# [Your instructions]
What follows is a listing; give it again exactly, in its entirety.

# [Supplied material]
********************
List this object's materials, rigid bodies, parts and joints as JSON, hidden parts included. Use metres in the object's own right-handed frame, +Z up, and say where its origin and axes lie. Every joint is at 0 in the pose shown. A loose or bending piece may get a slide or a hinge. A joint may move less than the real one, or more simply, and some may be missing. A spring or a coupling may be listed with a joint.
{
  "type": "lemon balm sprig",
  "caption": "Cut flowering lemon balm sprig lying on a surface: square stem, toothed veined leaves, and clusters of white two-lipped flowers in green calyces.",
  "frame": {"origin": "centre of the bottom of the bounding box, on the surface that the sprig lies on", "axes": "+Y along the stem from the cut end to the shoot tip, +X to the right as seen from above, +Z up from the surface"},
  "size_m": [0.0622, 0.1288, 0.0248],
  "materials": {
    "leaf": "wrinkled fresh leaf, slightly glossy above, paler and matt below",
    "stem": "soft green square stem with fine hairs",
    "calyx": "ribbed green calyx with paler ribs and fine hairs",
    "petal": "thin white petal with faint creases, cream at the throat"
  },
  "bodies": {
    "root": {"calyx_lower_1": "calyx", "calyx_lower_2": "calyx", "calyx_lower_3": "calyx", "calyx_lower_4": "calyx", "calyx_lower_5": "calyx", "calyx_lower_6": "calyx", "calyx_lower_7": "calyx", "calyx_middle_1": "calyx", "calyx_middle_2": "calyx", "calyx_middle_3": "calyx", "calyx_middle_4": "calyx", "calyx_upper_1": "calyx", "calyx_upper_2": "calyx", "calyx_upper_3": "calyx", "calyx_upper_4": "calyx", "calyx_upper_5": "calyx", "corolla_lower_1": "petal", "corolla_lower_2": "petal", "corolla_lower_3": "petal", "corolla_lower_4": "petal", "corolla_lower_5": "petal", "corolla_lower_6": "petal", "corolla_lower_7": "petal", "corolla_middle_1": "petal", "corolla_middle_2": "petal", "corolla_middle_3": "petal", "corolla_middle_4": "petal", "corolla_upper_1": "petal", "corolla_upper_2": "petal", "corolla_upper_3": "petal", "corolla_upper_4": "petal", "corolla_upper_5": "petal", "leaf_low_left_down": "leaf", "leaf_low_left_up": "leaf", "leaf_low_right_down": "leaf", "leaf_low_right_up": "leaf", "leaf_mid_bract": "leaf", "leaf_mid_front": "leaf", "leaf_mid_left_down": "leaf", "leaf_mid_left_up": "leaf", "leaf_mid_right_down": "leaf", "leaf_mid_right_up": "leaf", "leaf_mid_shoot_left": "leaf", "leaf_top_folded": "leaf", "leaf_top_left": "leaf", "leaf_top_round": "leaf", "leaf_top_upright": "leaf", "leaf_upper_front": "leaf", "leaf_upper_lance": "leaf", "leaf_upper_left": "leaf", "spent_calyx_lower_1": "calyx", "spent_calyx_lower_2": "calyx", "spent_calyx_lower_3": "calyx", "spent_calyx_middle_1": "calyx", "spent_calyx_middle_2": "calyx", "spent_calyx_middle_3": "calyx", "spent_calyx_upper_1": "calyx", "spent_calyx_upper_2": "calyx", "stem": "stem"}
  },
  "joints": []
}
********************
# [Solution to this exercise]
List this object's materials, rigid bodies, parts and joints as JSON, hidden parts included. Use metres in the object's own right-handed frame, +Z up, and say where its origin and axes lie. Every joint is at 0 in the pose shown. A loose or bending piece may get a slide or a hinge. A joint may move less than the real one, or more simply, and some may be missing. A spring or a coupling may be listed with a joint.
{
  "type": "lemon balm sprig",
  "caption": "Cut flowering lemon balm sprig lying on a surface: square stem, toothed veined leaves, and clusters of white two-lipped flowers in green calyces.",
  "frame": {"origin": "centre of the bottom of the bounding box, on the surface that the sprig lies on", "axes": "+Y along the stem from the cut end to the shoot tip, +X to the right as seen from above, +Z up from the surface"},
  "size_m": [0.0622, 0.1288, 0.0248],
  "materials": {
    "leaf": "wrinkled fresh leaf, slightly glossy above, paler and matt below",
    "stem": "soft green square stem with fine hairs",
    "calyx": "ribbed green calyx with paler ribs and fine hairs",
    "petal": "thin white petal with faint creases, cream at the throat"
  },
  "bodies": {
    "root": {"calyx_lower_1": "calyx", "calyx_lower_2": "calyx", "calyx_lower_3": "calyx", "calyx_lower_4": "calyx", "calyx_lower_5": "calyx", "calyx_lower_6": "calyx", "calyx_lower_7": "calyx", "calyx_middle_1": "calyx", "calyx_middle_2": "calyx", "calyx_middle_3": "calyx", "calyx_middle_4": "calyx", "calyx_upper_1": "calyx", "calyx_upper_2": "calyx", "calyx_upper_3": "calyx", "calyx_upper_4": "calyx", "calyx_upper_5": "calyx", "corolla_lower_1": "petal", "corolla_lower_2": "petal", "corolla_lower_3": "petal", "corolla_lower_4": "petal", "corolla_lower_5": "petal", "corolla_lower_6": "petal", "corolla_lower_7": "petal", "corolla_middle_1": "petal", "corolla_middle_2": "petal", "corolla_middle_3": "petal", "corolla_middle_4": "petal", "corolla_upper_1": "petal", "corolla_upper_2": "petal", "corolla_upper_3": "petal", "corolla_upper_4": "petal", "corolla_upper_5": "petal", "leaf_low_left_down": "leaf", "leaf_low_left_up": "leaf", "leaf_low_right_down": "leaf", "leaf_low_right_up": "leaf", "leaf_mid_bract": "leaf", "leaf_mid_front": "leaf", "leaf_mid_left_down": "leaf", "leaf_mid_left_up": "leaf", "leaf_mid_right_down": "leaf", "leaf_mid_right_up": "leaf", "leaf_mid_shoot_left": "leaf", "leaf_top_folded": "leaf", "leaf_top_left": "leaf", "leaf_top_round": "leaf", "leaf_top_upright": "leaf", "leaf_upper_front": "leaf", "leaf_upper_lance": "leaf", "leaf_upper_left": "leaf", "spent_calyx_lower_1": "calyx", "spent_calyx_lower_2": "calyx", "spent_calyx_lower_3": "calyx", "spent_calyx_middle_1": "calyx", "spent_calyx_middle_2": "calyx", "spent_calyx_middle_3": "calyx", "spent_calyx_upper_1": "calyx", "spent_calyx_upper_2": "calyx", "stem": "stem"}
  },
  "joints": []
}